At the end of last month, I did the unthinkable. I deactivated my personal Facebook account. One reason for this, I admit, was mild laziness. Facebook’s Timeline was set to roll out on more profiles, and I had no desire to sort through hundreds of pictures to choose what large cover photo would soon define me to my 1,000+ friends. I was also feeling a bit claustrophobic because of the social network’s constant clutter and frequent changes. I needed to go through and “clean house,” but then the laziness kicked in again. On top of this, a large percentage of my day-to-day job is spent on Facebook, so visiting the site in my free time was at the bottom of my to-do list.‍

I’m sure we all know that person who sits on Facebook for a disgusting amount of time every day, borderline stalking past boyfriends or arrowing through photo after photo into the wee hours of the morning. Thankfully, that’s never been me. Still, I felt this urge to remove myself from the network altogether and simply not have to worry about any of it. I have a rather extensive network of friends and acquaintances from my hometown in the Midwest, college on the West Coast, and summer camps spread throughout the United States that I attended growing up. However, I truly felt that the people whose lives I cared about the most would keep in contact with me outside of Facebook, and I could pull the plug without any significant consequences. And then I was liberated.
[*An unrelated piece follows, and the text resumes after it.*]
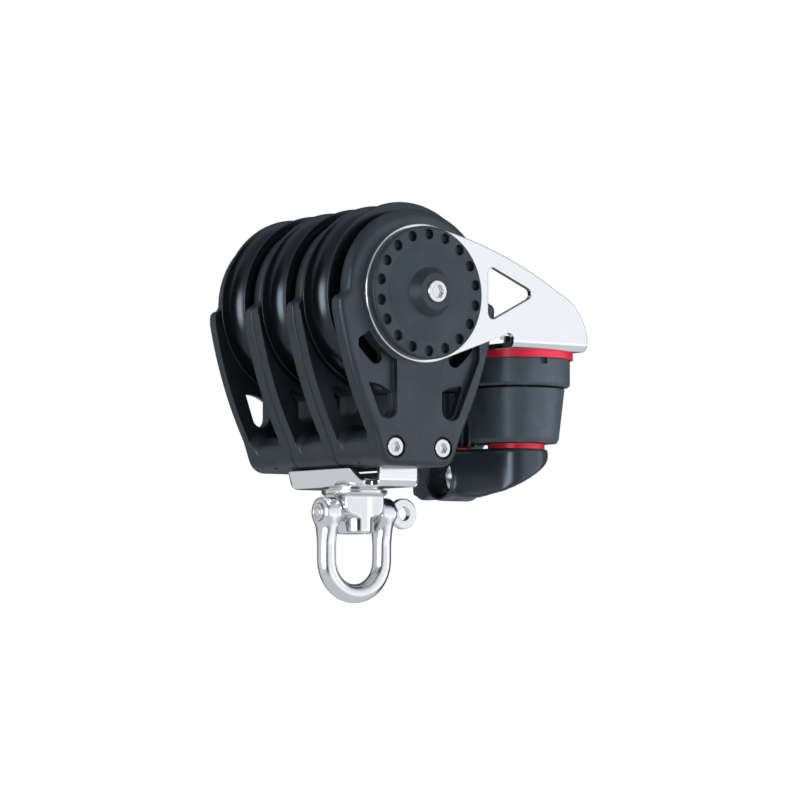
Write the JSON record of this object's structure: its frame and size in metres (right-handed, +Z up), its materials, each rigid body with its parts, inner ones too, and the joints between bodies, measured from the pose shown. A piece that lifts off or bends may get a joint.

I haven’t been on my personal Facebook for over a month now, and I really don’t feel like I am missing out. Any unexpected occurrences or exciting stories that I would usually have read about on Facebook I still hear through word of mouth. My own best friend didn’t even notice I was missing from the site for three weeks! I have found myself spending a bit more time on Twitter, a platform that I have been using for years, on which I can read interesting articles, follow news stories, and converse with other like-minded users. Some of my Facebook friends have even sought me out on Twitter.‍

I’m not saying Facebook is the devil. I know it’s an excellent space to keep up with people that aren’t available to talk regularly, such as friends overseas in the military. Everything is on Facebook these days so it can feel weird to not be a part of it. However, I must admit that my overall feeling after a month is freedom.

I know I am not the only one who suffers from Facebook fatigue. Just this past weekend, I noticed “RIP Facebook” trending on Twitter. The tweet stream was filled with people berating Facebook and its recent updates. I have seen many people with that far-off gleam in their eye as they talk about one day deleting their Facebooks. Yet, understandably, it can be a significant commitment to take that step.
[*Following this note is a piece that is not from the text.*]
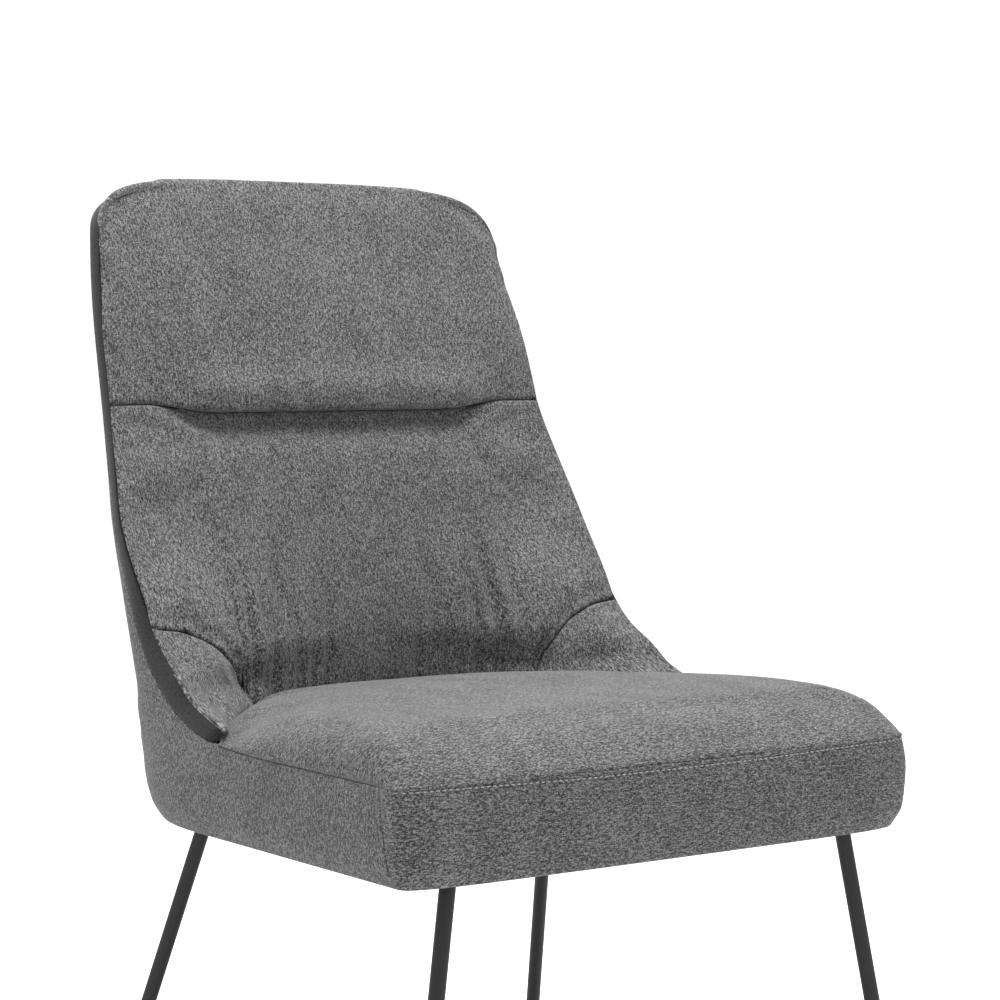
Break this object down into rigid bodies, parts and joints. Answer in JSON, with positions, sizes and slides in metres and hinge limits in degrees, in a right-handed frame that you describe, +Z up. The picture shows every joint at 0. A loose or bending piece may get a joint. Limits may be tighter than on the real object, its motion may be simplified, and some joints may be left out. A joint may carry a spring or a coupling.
{
  "type": "dining chair",
  "caption": "Upholstered dining chair with a wrap-around back, a padded seat, a contrasting edge strip and splayed round metal legs.",
  "frame": {"origin": "on the floor, under the middle of the chair's bounding box", "axes": "+Z up, -Y the way the chair faces, +X to the right of someone looking at its front"},
  "size_m": [0.527, 0.593, 0.901],
  "materials": {
    "fabric_grey": "heathered woven cloth",
    "fabric_charcoal": "plain woven cloth",
    "padding": "polyurethane foam",
    "plywood": "bare plywood",
    "timber": "bare sawn timber",
    "lining": "non-woven dust cloth",
    "black_steel": "matt powder coat",
    "zinc_steel": "zinc plated",
    "black_plastic": "matt"
  },
  "bodies": {
    "root": {"side_cover_right": "fabric_grey", "side_cover_left": "fabric_grey", "rear_cover": "fabric_grey", "front_cover": "fabric_grey", "seat_cushion": "padding", "upper_back_pad": "padding", "lower_back_pad": "padding", "wing_pad_right": "padding", "wing_pad_left": "padding", "back_shell": "plywood", "border_strip": "fabric_charcoal", "seat_board": "plywood", "front_rail": "timber", "back_rail": "timber", "side_rail_right": "timber", "side_rail_left": "timber", "shell_spacer": "timber", "front_block_right": "timber", "front_block_left": "timber", "rear_block_right": "timber", "rear_block_left": "timber", "front_pad": "padding", "side_pad_right": "padding", "side_pad_left": "padding", "dust_cover": "lining", "front_leg_right": "black_steel", "front_leg_plate_right": "black_steel", "front_glide_right": "black_plastic", "front_plate_screw_1_right": "zinc_steel", "front_plate_screw_2_right": "zinc_steel", "front_plate_screw_3_right": "zinc_steel", "front_leg_left": "black_steel", "front_leg_plate_left": "black_steel", "front_glide_left": "black_plastic", "front_plate_screw_1_left": "zinc_steel", "front_plate_screw_2_left": "zinc_steel", "front_plate_screw_3_left": "zinc_steel", "rear_leg_right": "black_steel", "rear_leg_plate_right": "black_steel", "rear_glide_right": "black_plastic", "rear_plate_screw_1_right": "zinc_steel", "rear_plate_screw_2_right": "zinc_steel", "rear_plate_screw_3_right": "zinc_steel", "rear_leg_left": "black_steel", "rear_leg_plate_left": "black_steel", "rear_glide_left": "black_plastic", "rear_plate_screw_1_left": "zinc_steel", "rear_plate_screw_2_left": "zinc_steel", "rear_plate_screw_3_left": "zinc_steel", "shell_bolt_right": "zinc_steel", "shell_bolt_left": "zinc_steel"}
  },
  "joints": []
}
For anyone who has ever thought about taking a break from the overwhelming social network, I say go for it. If and when you do make a break from the site, whether permanently or temporarily, remember that there is life outside the digital space. You can be more productive – get more exercise, read more books, and grab a drink with an old friend. You may even be less likely to be depressed! And you will definitely spend less time sitting like a zombie in front of the computer screen. As for myself, I imagine my absence from the network is only temporary. I don’t intend on reactivating my profile anytime soon, but to say that I will never return might be a stretch. So to my friends and acquaintances that I really do only communicate with on Facebook…don't worry. I’ll be back someday.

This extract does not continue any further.